When MOLD_API_KEY is set, all API requests (except /health, /api/docs, /api/openapi.json, and /metrics) must include an X-Api-Key header:

bash
curl -H "X-Api-Key: your-secret-key" http://localhost:7680/api/status

Without the header (or with an invalid key), the server returns 401 Unauthorized:

json
{ "error": "missing X-Api-Key header", "code": "UNAUTHORIZED" }

The MOLD_API_KEY variable supports multiple formats:

  • Single key: MOLD_API_KEY=my-secret
  • Multiple keys: MOLD_API_KEY=key1,key2,key3
  • File reference: MOLD_API_KEY=@/path/to/keys.txt (one key per line, # comments supported)

When MOLD_API_KEY is unset, no authentication is required (backward compatible).

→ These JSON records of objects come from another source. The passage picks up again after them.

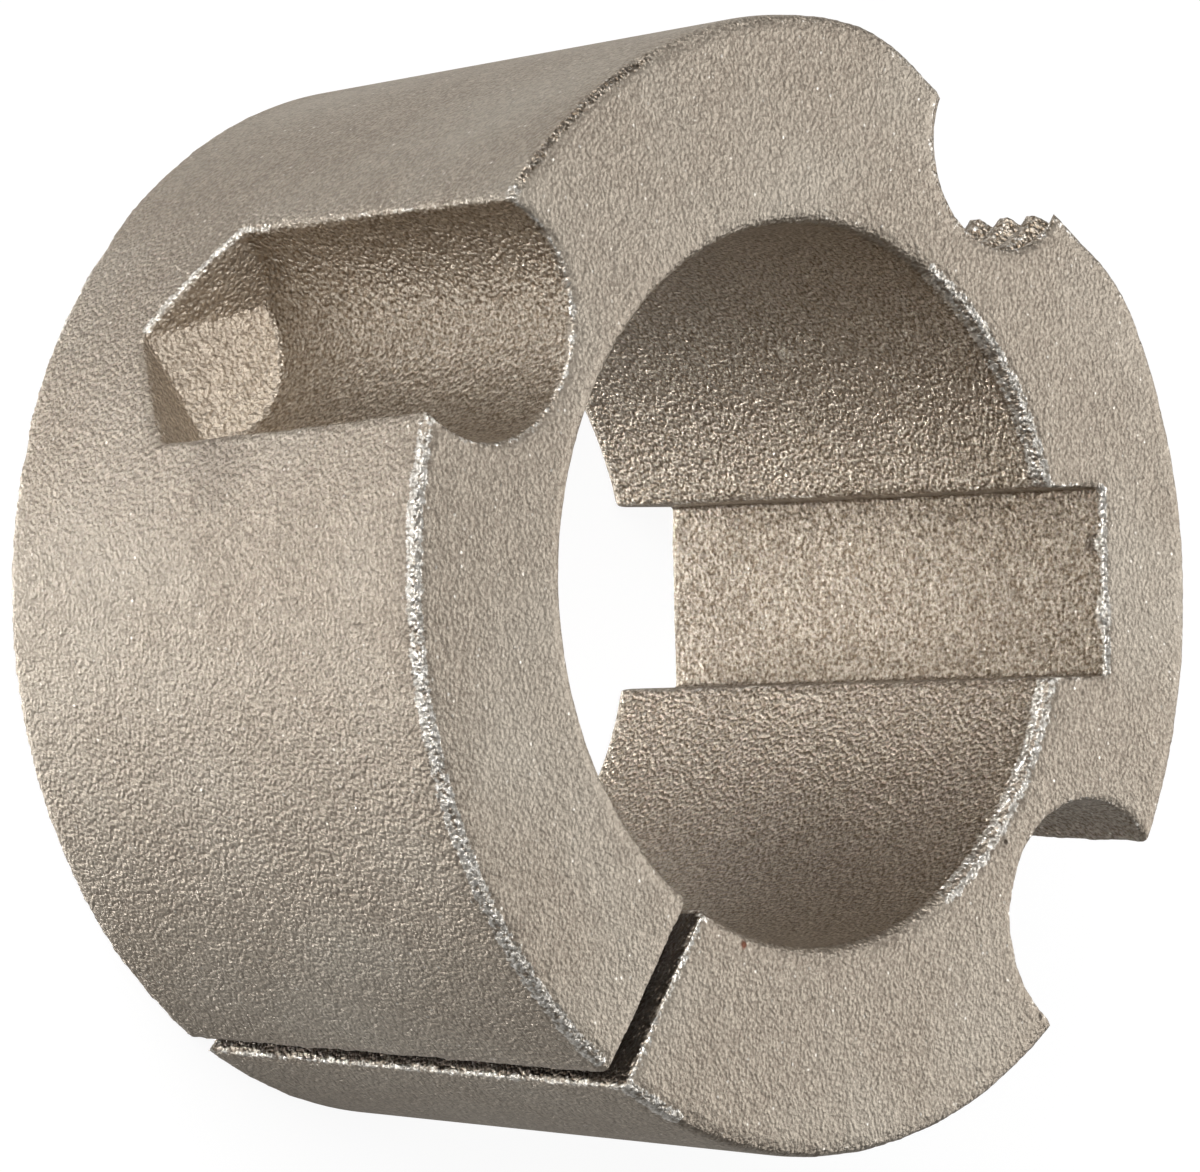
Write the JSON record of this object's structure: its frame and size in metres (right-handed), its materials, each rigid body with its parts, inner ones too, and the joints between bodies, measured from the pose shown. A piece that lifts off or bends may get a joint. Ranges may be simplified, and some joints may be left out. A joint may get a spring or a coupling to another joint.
{
  "type": "taper bush",
  "caption": "Split tapered ring that locks a pulley or sprocket on a keyed shaft; plain and threaded half-holes in its rim pull it in and jack it out.",
  "frame": {"origin": "centre of the small end, on the bush axis; the bush stands on that end", "axes": "+Z along the bush axis from the small end to the large face, +X through the middle of the keyway"},
  "size_m": [0.0476, 0.0476, 0.0254],
  "materials": {
    "sintered_iron": "phosphated, matte, with bright worn edges"
  },
  "bodies": {
    "root": {"taper_bush": "sintered_iron"}
  },
  "joints": []
}
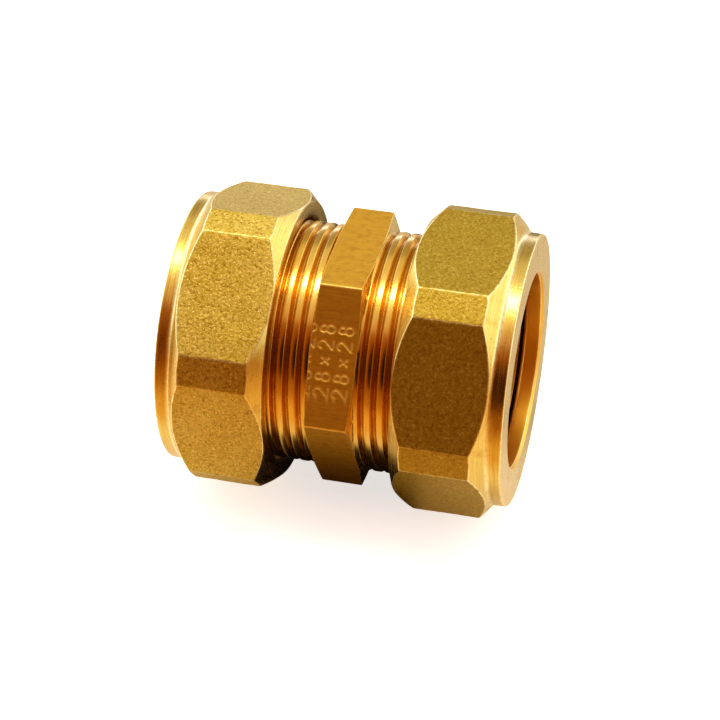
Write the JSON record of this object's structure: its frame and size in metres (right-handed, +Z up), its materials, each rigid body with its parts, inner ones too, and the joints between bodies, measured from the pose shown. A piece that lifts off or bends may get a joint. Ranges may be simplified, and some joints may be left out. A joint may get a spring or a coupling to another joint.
{
  "type": "compression fitting",
  "caption": "Straight brass compression coupling: a threaded hexagonal body with a hexagon nut and an olive at each end, which join two copper pipes in line.",
  "frame": {"origin": "the middle of the body on the pipe axis, which is also the middle of the part's bounding box", "axes": "+X along the pipe axis towards the right nut, +Z up, square to the top flat of the body's hexagon"},
  "size_m": [0.0498, 0.0446, 0.0444],
  "materials": {
    "body_brass": "hexagon left as drawn bar, satin; threads turned bright",
    "nut_brass": "hot-forged and shot-blasted, matte and finely speckled, with chamfers and collar turned bright",
    "olive_brass": "turned, soft and bright"
  },
  "bodies": {
    "body": {"body": "body_brass"},
    "left_olive": {"left_olive": "olive_brass"},
    "right_olive": {"right_olive": "olive_brass"},
    "left_nut": {"left_nut": "nut_brass"},
    "right_nut": {"right_nut": "nut_brass"}
  },
  "joints": [
    {"name": "left_olive_slide", "type": "slide", "parent": "body", "child": "left_olive", "axis": [-1, 0, 0], "range_m": [0, 0.0069]},
    {"name": "left_nut_turn", "type": "hinge", "parent": "left_olive", "child": "left_nut", "pos_m": [-0.017, 0, 0], "axis": [-1, 0, 0], "range_deg": [0, 1350]},
    {"name": "right_olive_slide", "type": "slide", "parent": "body", "child": "right_olive", "axis": [1, 0, 0], "range_m": [0, 0.0069]},
    {"name": "right_nut_turn", "type": "hinge", "parent": "right_olive", "child": "right_nut", "pos_m": [0.017, 0, 0], "axis": [1, 0, 0], "range_deg": [0, 1350]}
  ],
  "couplings": [
    {"joint": "left_olive_slide", "follows": "left_nut_turn", "m_per_rad": 0.00028875},
    {"joint": "right_olive_slide", "follows": "right_nut_turn", "m_per_rad": 0.00028875}
  ]
}
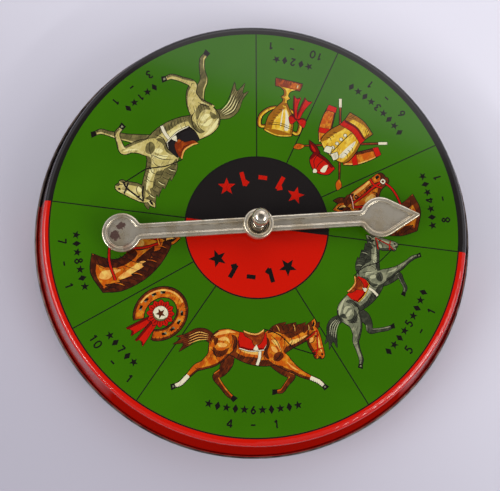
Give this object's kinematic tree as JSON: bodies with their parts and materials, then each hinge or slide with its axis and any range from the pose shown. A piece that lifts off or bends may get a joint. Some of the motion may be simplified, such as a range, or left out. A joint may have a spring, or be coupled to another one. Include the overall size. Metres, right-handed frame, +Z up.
{
  "type": "race game spinner",
  "caption": "Shallow round tin drum with a printed dial and a pressed pointer that is twirled by a ball knob to pick a sector.",
  "frame": {"origin": "centre of the drum on the surface it stands on", "axes": "+Z up along the spindle, -Y towards the player, +X to the player's right"},
  "size_m": [0.23, 0.23, 0.0518],
  "materials": {
    "printed_tin": "gloss printed tinplate",
    "bare_tin": "dull tinplate",
    "brass": "dull brass",
    "steel": "plain steel",
    "fibre": "red fibre",
    "nickel_plate": "aged nickel plate",
    "knob_plate": "polished nickel plate"
  },
  "bodies": {
    "drum": {"dial_pan": "printed_tin", "bearing_cup": "bare_tin", "face_bush": "brass", "cup_bush": "brass"},
    "spinner": {"spindle": "steel", "end_washer": "steel", "thrust_washer": "fibre", "spacer_sleeve": "brass", "pointer": "nickel_plate", "lock_washer": "steel", "ball_knob": "knob_plate"}
  },
  "joints": [
    {"name": "pointer_spin", "type": "hinge", "parent": "drum", "child": "spinner", "pos_m": [0, 0, 0.0225], "axis": [0, 0, 1], "continuous": true}
  ]
}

The mold CLI reads MOLD_API_KEY from the environment and sends the header automatically.

Rate Limiting

When MOLD_RATE_LIMIT is set, per-IP rate limiting is enforced with two tiers:

  • Generation tier (configured rate): /api/generate, /api/generate/stream, /api/expand, /api/upscale, /api/upscale/stream, /api/models/load, /api/models/pull, /api/models/unload
  • Read tier (10x the configured rate): /api/models, /api/loras, /api/status, /api/gallery/*

Health, docs, and /metrics endpoints are exempt from rate limiting.

Example: MOLD_RATE_LIMIT=10/min allows 10 generation requests per minute per IP, and 100 read requests per minute per IP.

Supported period formats: sec (or s), min (or m), hour (or h).

Override burst size with MOLD_RATE_LIMIT_BURST (defaults to 2x the rate, capped at 100).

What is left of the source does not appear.